Die Beurteilung des Berufungsgerichts, dass der Kläger diesen Nachweis nicht geführt habe, hielt revisionsrechtlicher Nachprüfung stand. Die vom Kläger vorgelegte Reparaturkostenrechnung bestätigte die Höhe der vom Sachverständigen objektiv für erforderlich gehaltenen Reparaturkosten. Da diese die 130 %-Grenze weit überschritten, war die Instandsetzung des Fahrzeugs wirtschaftlich unvernünftig. Eine andere Beurteilung war nicht schon deshalb geboten, weil die Firma M. dem Kläger einen erheblichen Rabatt gewährt hatte, demzufolge der Rechnungsendbetrag knapp unter der 130 %-Grenze lag. Das Berufungsgericht hatte mit Recht näheren Vortrag des Klägers dazu vermisst, worauf die Gewährung dieses Nachlasses zurückzuführen war. Ohne Kenntnis dieses Umstandes ließ sich die Frage der Wirtschaftlichkeit nicht beurteilen.
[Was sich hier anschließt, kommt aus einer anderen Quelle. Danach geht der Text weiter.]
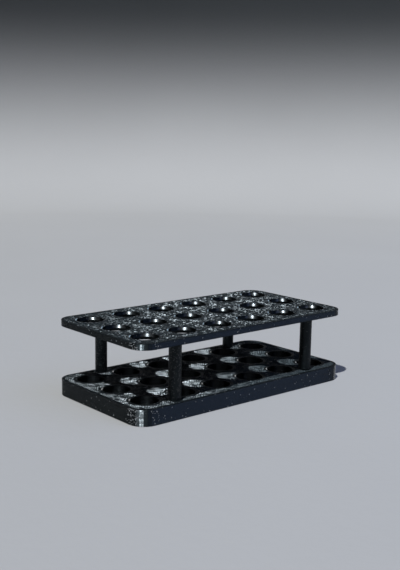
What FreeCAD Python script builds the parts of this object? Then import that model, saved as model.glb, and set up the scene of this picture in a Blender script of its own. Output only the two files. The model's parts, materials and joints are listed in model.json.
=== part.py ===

Da der Kläger die Umstände der Rabattgewährung nicht näher erläutert hatte, war die tatrichterliche Beurteilung des Berufungsgerichts, die Wirtschaftlichkeit der erfolgten Instandsetzung des Motorrades sei nicht nachgewiesen, aus revisionsrechtlicher Sicht nicht zu beanstanden.